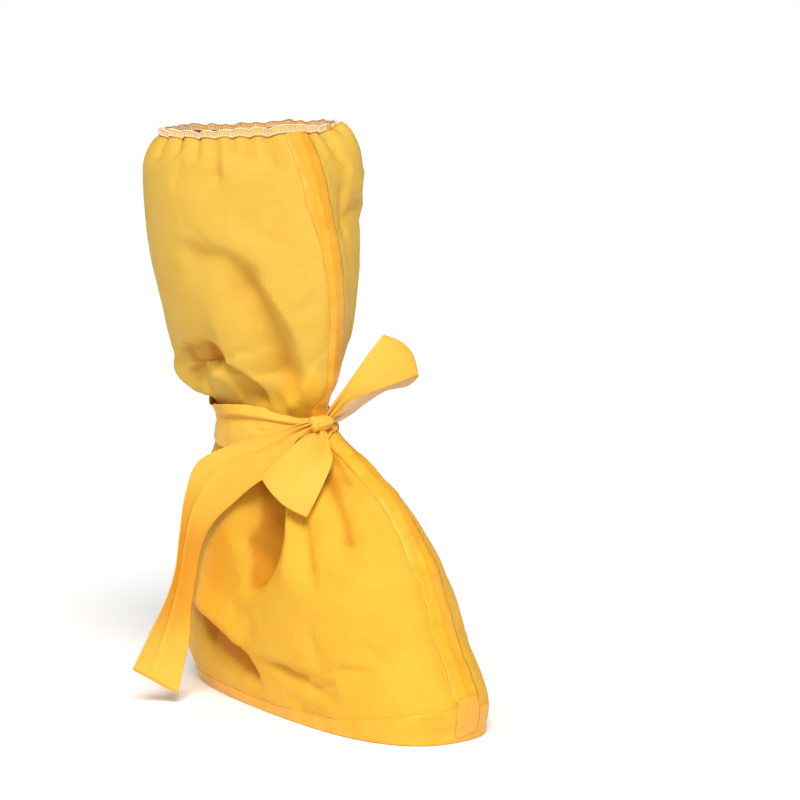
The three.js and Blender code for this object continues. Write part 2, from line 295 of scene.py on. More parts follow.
def film_cloth(name, light, deep, gloss, emboss, duller=None, hollow=None):
    """Nonwoven with a coloured film on it: an embossed diamond grain, a faint mottle, and a soft shine.
    The grain's lines lean GRAIN_TURN degrees to either side of the cloth's length. A piece's attribute for
    the leg's painted shade turns it to the duller pair of colours, and its attribute for painted shade in
    the hollows deepens it."""
    paint = Paint(name)
    cut = paint.add("ShaderNodeUVMap", uv_map="cloth").outputs["UV"]
    grain = []
    for turn in (GRAIN_TURN, -GRAIN_TURN):
        turned = paint.add("ShaderNodeMapping", Rotation=(0, 0, math.radians(turn)))
        paint.join(cut, turned, "Vector")
        wave = paint.add("ShaderNodeTexWave", Scale=260.0, Distortion=1.6, Detail=1.0, Detail_Scale=1.4)
        paint.join(turned.outputs[0], wave, "Vector")
        grain.append(wave.outputs["Fac"])
    diamonds = paint.math("MULTIPLY", grain[0], grain[1])
    mottle = paint.noise(scale=38.0, detail=5.0, roughness=0.62)
    fibres = paint.noise(scale=1500.0, detail=2.0)
    share = paint.math("ADD", paint.ramp(mottle, -0.2, 0.6, 0.3, 0.7), paint.ramp(diamonds, 0.35, -0.15))
    colour = paint.blend(share, light, deep)
    if duller is not None:
        colour = paint.turned_by("slack", colour, paint.blend(share, *duller))
    if hollow is not None:
        colour = paint.turned_by("hollow", colour, hollow)
    pressed = paint.bump(diamonds, emboss, 0.0004)
    return paint.finish(colour, paint.bump(fibres, 0.25, 0.00015, pressed), Specular_IOR_Level=0.16,
                        Roughness=paint.ramp(mottle, gloss - 0.05, gloss + 0.07, 0.3, 0.7))


def bare_cloth(name, light, deep):
    """The uncoated side of the nonwoven: matt, with a tangle of short fibres."""
    paint = Paint(name)
    tangle = paint.noise(scale=700.0, detail=6.0, roughness=0.7)
    cloud = paint.noise(scale=60.0)
    share = paint.math("ADD", paint.ramp(tangle, 0.0, 0.7, 0.35, 0.65),
                       paint.ramp(cloud, 0.0, 0.3, 0.35, 0.65))
    return paint.finish(paint.blend(share, light, deep), paint.bump(tangle, 0.4, 0.0002),
                        Roughness=0.85, Sheen_Weight=0.3, Sheen_Roughness=0.5)


SOLE_SHEET = 0.9
SOLE_RINGS = 10
SOLE_MIDDLE = np.array([0.0, -10.0])
# The sole's edge takes every sixth point of the outline.
EVERY = 6

side_x, side_y, _ = half_outline(0)
rim = np.concatenate([np.stack([side_x, side_y], 1)[::EVERY],
                      np.stack([-side_x, side_y], 1)[-1 - EVERY:0:-EVERY]])
vertices, faces = [(*SOLE_MIDDLE, 0)], []
count = len(rim)
for ring in range(1, SOLE_RINGS + 1):
    vertices += [(*(SOLE_MIDDLE + (corner - SOLE_MIDDLE) * ring / SOLE_RINGS), 0) for corner in rim]
for corner in range(count):
    beside = (corner + 1) % count
    faces.append((0, 1 + corner, 1 + beside))
    for ring in range(SOLE_RINGS - 1):
        inner, outer = 1 + ring * count, 1 + (ring + 1) * count
        faces.append((inner + corner, outer + corner, outer + beside, inner + beside))
sole = link("sole_sheet", np.array(vertices) * MM, faces, smooth=False)
cut_map = sole.data.uv_layers.new(name="cloth")
for loop in sole.data.loops:
    cut_map.data[loop.index].uv = sole.data.vertices[loop.vertex_index].co[:2]
sole.data.materials.append(film_cloth("sole_film", (0.86, 0.50, 0.10), (0.78, 0.42, 0.07), 0.6, 0.5))
finish_with(sole, "sheet", "SOLIDIFY", thickness=SOLE_SHEET * MM, offset=-1)
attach(sole, "root")
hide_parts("sole")


# The anti-slip dots: small round drops of a rubbery print on the underside of the sole sheet, in rows
# like a honeycomb, up to a bare edge where the sheet is sewn.
DOT_PITCH = 9.0
DOT_RADIUS = 2.1
DOT_HEIGHT = 0.6
DOT_SIDES = 8
DOT_EDGE = 9.0
# A dot's rings of points, each in shares of its radius and of its height.
DOT_RINGS = [(1.0, 0.0), (0.85, 0.75), (0.4, 1.0)]


def tube_faces(first, rings, sides):
    """Faces of a closed tube of rings of points; first is its first point's place in its mesh."""
    faces = []
    last = first + (rings - 1) * sides
    for low in range(first, last, sides):
        high = low + sides
        for side in range(sides):
            after = (side + 1) % sides
            faces.append((low + side, low + after, high + after, high + side))
    faces.append(tuple(reversed(range(first, first + sides))))
    faces.append(tuple(range(last, last + sides)))
    return faces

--

Reproduce the listing shown above in its entirety, exactly.

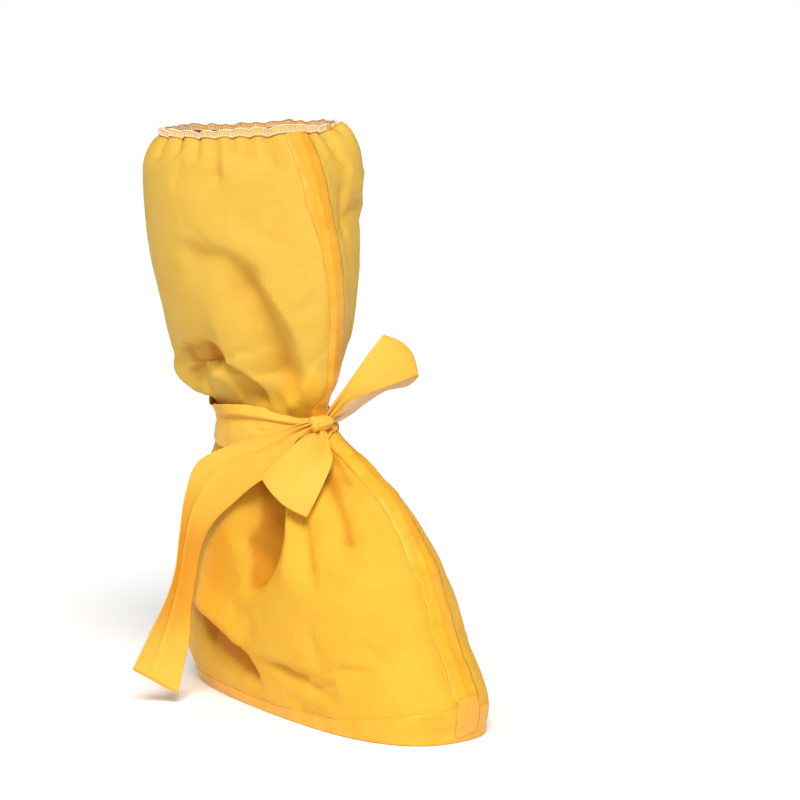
The three.js and Blender code for this object continues. Write part 2, from line 295 of scene.py on. More parts follow.
def film_cloth(name, light, deep, gloss, emboss, duller=None, hollow=None):
    """Nonwoven with a coloured film on it: an embossed diamond grain, a faint mottle, and a soft shine.
    The grain's lines lean GRAIN_TURN degrees to either side of the cloth's length. A piece's attribute for
    the leg's painted shade turns it to the duller pair of colours, and its attribute for painted shade in
    the hollows deepens it."""
    paint = Paint(name)
    cut = paint.add("ShaderNodeUVMap", uv_map="cloth").outputs["UV"]
    grain = []
    for turn in (GRAIN_TURN, -GRAIN_TURN):
        turned = paint.add("ShaderNodeMapping", Rotation=(0, 0, math.radians(turn)))
        paint.join(cut, turned, "Vector")
        wave = paint.add("ShaderNodeTexWave", Scale=260.0, Distortion=1.6, Detail=1.0, Detail_Scale=1.4)
        paint.join(turned.outputs[0], wave, "Vector")
        grain.append(wave.outputs["Fac"])
    diamonds = paint.math("MULTIPLY", grain[0], grain[1])
    mottle = paint.noise(scale=38.0, detail=5.0, roughness=0.62)
    fibres = paint.noise(scale=1500.0, detail=2.0)
    share = paint.math("ADD", paint.ramp(mottle, -0.2, 0.6, 0.3, 0.7), paint.ramp(diamonds, 0.35, -0.15))
    colour = paint.blend(share, light, deep)
    if duller is not None:
        colour = paint.turned_by("slack", colour, paint.blend(share, *duller))
    if hollow is not None:
        colour = paint.turned_by("hollow", colour, hollow)
    pressed = paint.bump(diamonds, emboss, 0.0004)
    return paint.finish(colour, paint.bump(fibres, 0.25, 0.00015, pressed), Specular_IOR_Level=0.16,
                        Roughness=paint.ramp(mottle, gloss - 0.05, gloss + 0.07, 0.3, 0.7))


def bare_cloth(name, light, deep):
    """The uncoated side of the nonwoven: matt, with a tangle of short fibres."""
    paint = Paint(name)
    tangle = paint.noise(scale=700.0, detail=6.0, roughness=0.7)
    cloud = paint.noise(scale=60.0)
    share = paint.math("ADD", paint.ramp(tangle, 0.0, 0.7, 0.35, 0.65),
                       paint.ramp(cloud, 0.0, 0.3, 0.35, 0.65))
    return paint.finish(paint.blend(share, light, deep), paint.bump(tangle, 0.4, 0.0002),
                        Roughness=0.85, Sheen_Weight=0.3, Sheen_Roughness=0.5)


SOLE_SHEET = 0.9
SOLE_RINGS = 10
SOLE_MIDDLE = np.array([0.0, -10.0])
# The sole's edge takes every sixth point of the outline.
EVERY = 6

side_x, side_y, _ = half_outline(0)
rim = np.concatenate([np.stack([side_x, side_y], 1)[::EVERY],
                      np.stack([-side_x, side_y], 1)[-1 - EVERY:0:-EVERY]])
vertices, faces = [(*SOLE_MIDDLE, 0)], []
count = len(rim)
for ring in range(1, SOLE_RINGS + 1):
    vertices += [(*(SOLE_MIDDLE + (corner - SOLE_MIDDLE) * ring / SOLE_RINGS), 0) for corner in rim]
for corner in range(count):
    beside = (corner + 1) % count
    faces.append((0, 1 + corner, 1 + beside))
    for ring in range(SOLE_RINGS - 1):
        inner, outer = 1 + ring * count, 1 + (ring + 1) * count
        faces.append((inner + corner, outer + corner, outer + beside, inner + beside))
sole = link("sole_sheet", np.array(vertices) * MM, faces, smooth=False)
cut_map = sole.data.uv_layers.new(name="cloth")
for loop in sole.data.loops:
    cut_map.data[loop.index].uv = sole.data.vertices[loop.vertex_index].co[:2]
sole.data.materials.append(film_cloth("sole_film", (0.86, 0.50, 0.10), (0.78, 0.42, 0.07), 0.6, 0.5))
finish_with(sole, "sheet", "SOLIDIFY", thickness=SOLE_SHEET * MM, offset=-1)
attach(sole, "root")
hide_parts("sole")


# The anti-slip dots: small round drops of a rubbery print on the underside of the sole sheet, in rows
# like a honeycomb, up to a bare edge where the sheet is sewn.
DOT_PITCH = 9.0
DOT_RADIUS = 2.1
DOT_HEIGHT = 0.6
DOT_SIDES = 8
DOT_EDGE = 9.0
# A dot's rings of points, each in shares of its radius and of its height.
DOT_RINGS = [(1.0, 0.0), (0.85, 0.75), (0.4, 1.0)]


def tube_faces(first, rings, sides):
    """Faces of a closed tube of rings of points; first is its first point's place in its mesh."""
    faces = []
    last = first + (rings - 1) * sides
    for low in range(first, last, sides):
        high = low + sides
        for side in range(sides):
            after = (side + 1) % sides
            faces.append((low + side, low + after, high + after, high + side))
    faces.append(tuple(reversed(range(first, first + sides))))
    faces.append(tuple(range(last, last + sides)))
    return faces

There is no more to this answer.